Discrimination on certain grounds is now illegal in many countries - for example, in the UK it is illegal to discriminate against a person because of (a) their race, (b) gender, (c) marital status, (d) religious belief, (e) disability and a number of other factors.
However, it has been noted that in some areas a particular group is under-represented (for example, in the UK there are fewer asian people in the police than might be expected given the proportion of asians in the population in general), in many cases due to past discrimination against members of the group. When this occurs, there is a school of thought that unless this group is given specific help to progress in this area (whether in recruitment to a specific job, college or other place or status) it will never gain the critical mass and acceptance in that role, even if discrimination against the group is eradicated. For this reason, it is suggested, more effort must be made to recuit persons from that background, coach them through training, and if necessary, lower the pass mark in any final exam. These policies are generally called affirmative action.
Opponents of affirmative action argue that the effect of these policies is to discriminate against the majority (by giving a benefit to a specific minority) and therefore constitutes reverse discrimination.

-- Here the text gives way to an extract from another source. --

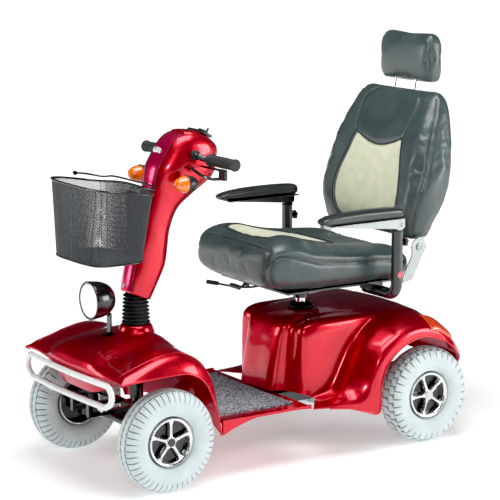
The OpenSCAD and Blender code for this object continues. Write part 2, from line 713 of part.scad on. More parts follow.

Critics say that it is no fairer to discriminate against the majority than it is to discriminate against the minority and that by lowering standards those from the minority who do get in are (regarded as) less able to complete it, leading to a higher drop out rate and a greater public perception that they are not up to it, thereby being an own goal to the stated aim.
Proponents of affirmative action, on the other hand, do not agree that it constitutes reverse discrimation and argue that affirmative action is the best way to correct a history of discrimination against a minority group.